### Exercise requirements
What do the lines from the top of the data through the line with "guard_screw_ring_r = 172; // [170:0.5:176]" say? Quote them exactly and include both ends.

### Provided data
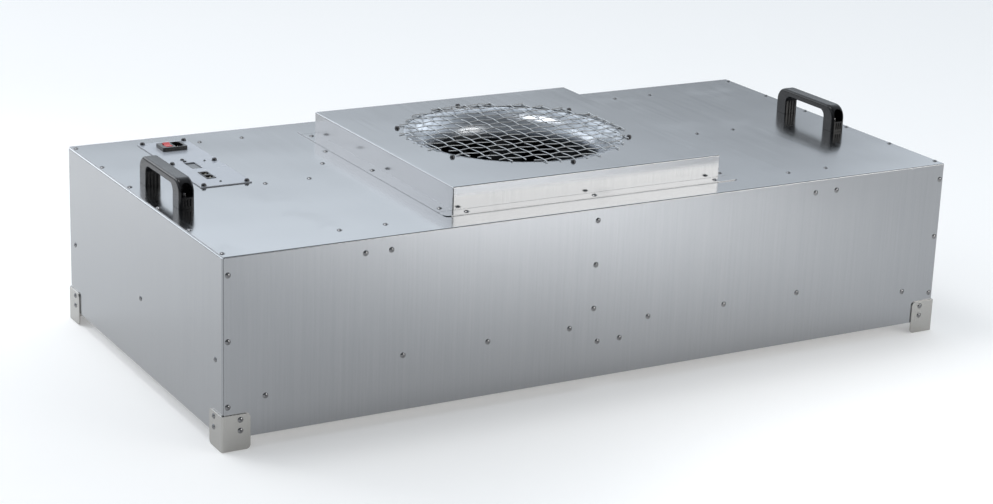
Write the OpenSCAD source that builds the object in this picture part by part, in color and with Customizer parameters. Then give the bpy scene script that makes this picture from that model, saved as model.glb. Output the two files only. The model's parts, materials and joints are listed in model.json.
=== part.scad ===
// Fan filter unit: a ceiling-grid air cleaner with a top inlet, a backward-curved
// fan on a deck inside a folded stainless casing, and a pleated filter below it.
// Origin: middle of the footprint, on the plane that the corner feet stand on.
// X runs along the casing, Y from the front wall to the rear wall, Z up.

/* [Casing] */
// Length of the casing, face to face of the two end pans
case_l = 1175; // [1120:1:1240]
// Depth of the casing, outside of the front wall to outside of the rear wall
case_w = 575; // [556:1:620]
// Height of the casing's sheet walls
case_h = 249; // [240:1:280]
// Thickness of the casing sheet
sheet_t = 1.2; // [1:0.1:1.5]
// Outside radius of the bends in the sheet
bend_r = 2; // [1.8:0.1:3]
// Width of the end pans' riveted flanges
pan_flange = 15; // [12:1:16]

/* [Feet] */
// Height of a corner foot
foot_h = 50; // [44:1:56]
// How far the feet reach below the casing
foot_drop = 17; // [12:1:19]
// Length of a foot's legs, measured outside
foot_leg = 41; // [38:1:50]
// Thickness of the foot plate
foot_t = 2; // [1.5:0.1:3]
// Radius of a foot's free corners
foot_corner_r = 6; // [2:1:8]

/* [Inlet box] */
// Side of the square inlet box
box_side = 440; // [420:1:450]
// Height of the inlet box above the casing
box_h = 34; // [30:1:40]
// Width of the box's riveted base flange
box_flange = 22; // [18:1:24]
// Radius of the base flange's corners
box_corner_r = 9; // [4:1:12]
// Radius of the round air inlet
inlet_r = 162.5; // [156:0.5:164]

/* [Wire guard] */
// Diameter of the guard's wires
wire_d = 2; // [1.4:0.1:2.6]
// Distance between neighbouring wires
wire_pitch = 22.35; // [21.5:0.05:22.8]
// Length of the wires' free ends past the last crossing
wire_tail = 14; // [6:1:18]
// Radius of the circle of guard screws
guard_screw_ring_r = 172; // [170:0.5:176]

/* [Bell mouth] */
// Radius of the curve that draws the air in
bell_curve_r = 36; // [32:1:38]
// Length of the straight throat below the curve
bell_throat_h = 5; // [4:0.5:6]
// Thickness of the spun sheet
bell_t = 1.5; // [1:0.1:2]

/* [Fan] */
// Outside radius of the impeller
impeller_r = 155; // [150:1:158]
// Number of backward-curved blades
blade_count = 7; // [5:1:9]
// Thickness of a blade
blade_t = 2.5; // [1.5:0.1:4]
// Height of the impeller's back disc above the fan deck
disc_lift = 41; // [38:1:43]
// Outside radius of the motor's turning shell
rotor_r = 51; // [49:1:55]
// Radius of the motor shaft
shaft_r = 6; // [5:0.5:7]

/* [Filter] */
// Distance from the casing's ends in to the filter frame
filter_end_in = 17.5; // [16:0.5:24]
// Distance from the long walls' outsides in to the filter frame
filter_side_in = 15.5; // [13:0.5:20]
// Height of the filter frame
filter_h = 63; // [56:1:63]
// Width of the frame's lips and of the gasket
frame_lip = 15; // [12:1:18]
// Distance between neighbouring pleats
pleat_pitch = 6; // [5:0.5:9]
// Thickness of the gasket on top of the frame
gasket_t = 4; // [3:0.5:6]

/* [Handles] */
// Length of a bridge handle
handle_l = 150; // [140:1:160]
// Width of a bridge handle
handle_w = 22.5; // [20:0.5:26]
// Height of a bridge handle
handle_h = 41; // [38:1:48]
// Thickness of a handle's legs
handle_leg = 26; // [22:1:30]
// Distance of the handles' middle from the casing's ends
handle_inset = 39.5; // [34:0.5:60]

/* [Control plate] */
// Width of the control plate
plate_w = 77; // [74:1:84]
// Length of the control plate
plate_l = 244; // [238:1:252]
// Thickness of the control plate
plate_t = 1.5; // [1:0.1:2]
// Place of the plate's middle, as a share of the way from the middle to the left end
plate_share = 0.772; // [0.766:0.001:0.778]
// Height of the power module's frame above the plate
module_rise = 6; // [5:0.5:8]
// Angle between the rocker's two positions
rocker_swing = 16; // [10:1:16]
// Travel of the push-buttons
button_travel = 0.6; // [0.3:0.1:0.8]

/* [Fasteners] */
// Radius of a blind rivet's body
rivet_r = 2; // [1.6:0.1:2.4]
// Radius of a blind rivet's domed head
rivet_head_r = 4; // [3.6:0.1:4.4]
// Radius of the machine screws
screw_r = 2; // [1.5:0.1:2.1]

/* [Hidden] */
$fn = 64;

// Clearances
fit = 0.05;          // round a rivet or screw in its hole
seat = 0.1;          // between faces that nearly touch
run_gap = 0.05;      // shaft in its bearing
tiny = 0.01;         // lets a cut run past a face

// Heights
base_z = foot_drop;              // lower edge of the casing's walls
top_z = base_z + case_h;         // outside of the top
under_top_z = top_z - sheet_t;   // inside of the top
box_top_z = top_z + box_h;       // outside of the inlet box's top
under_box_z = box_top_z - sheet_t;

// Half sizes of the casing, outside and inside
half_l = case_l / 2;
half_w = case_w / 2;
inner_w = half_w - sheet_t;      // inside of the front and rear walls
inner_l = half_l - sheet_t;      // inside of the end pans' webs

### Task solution
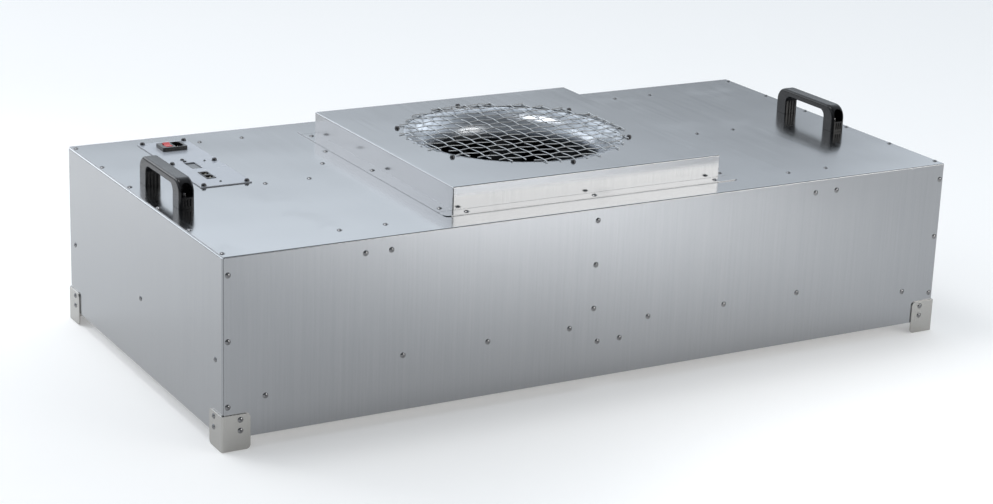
Write the OpenSCAD source that builds the object in this picture part by part, in color and with Customizer parameters. Then give the bpy scene script that makes this picture from that model, saved as model.glb. Output the two files only. The model's parts, materials and joints are listed in model.json.
=== part.scad ===
// Fan filter unit: a ceiling-grid air cleaner with a top inlet, a backward-curved
// fan on a deck inside a folded stainless casing, and a pleated filter below it.
// Origin: middle of the footprint, on the plane that the corner feet stand on.
// X runs along the casing, Y from the front wall to the rear wall, Z up.

/* [Casing] */
// Length of the casing, face to face of the two end pans
case_l = 1175; // [1120:1:1240]
// Depth of the casing, outside of the front wall to outside of the rear wall
case_w = 575; // [556:1:620]
// Height of the casing's sheet walls
case_h = 249; // [240:1:280]
// Thickness of the casing sheet
sheet_t = 1.2; // [1:0.1:1.5]
// Outside radius of the bends in the sheet
bend_r = 2; // [1.8:0.1:3]
// Width of the end pans' riveted flanges
pan_flange = 15; // [12:1:16]

/* [Feet] */
// Height of a corner foot
foot_h = 50; // [44:1:56]
// How far the feet reach below the casing
foot_drop = 17; // [12:1:19]
// Length of a foot's legs, measured outside
foot_leg = 41; // [38:1:50]
// Thickness of the foot plate
foot_t = 2; // [1.5:0.1:3]
// Radius of a foot's free corners
foot_corner_r = 6; // [2:1:8]

/* [Inlet box] */
// Side of the square inlet box
box_side = 440; // [420:1:450]
// Height of the inlet box above the casing
box_h = 34; // [30:1:40]
// Width of the box's riveted base flange
box_flange = 22; // [18:1:24]
// Radius of the base flange's corners
box_corner_r = 9; // [4:1:12]
// Radius of the round air inlet
inlet_r = 162.5; // [156:0.5:164]

/* [Wire guard] */
// Diameter of the guard's wires
wire_d = 2; // [1.4:0.1:2.6]
// Distance between neighbouring wires
wire_pitch = 22.35; // [21.5:0.05:22.8]
// Length of the wires' free ends past the last crossing
wire_tail = 14; // [6:1:18]
// Radius of the circle of guard screws
guard_screw_ring_r = 172; // [170:0.5:176]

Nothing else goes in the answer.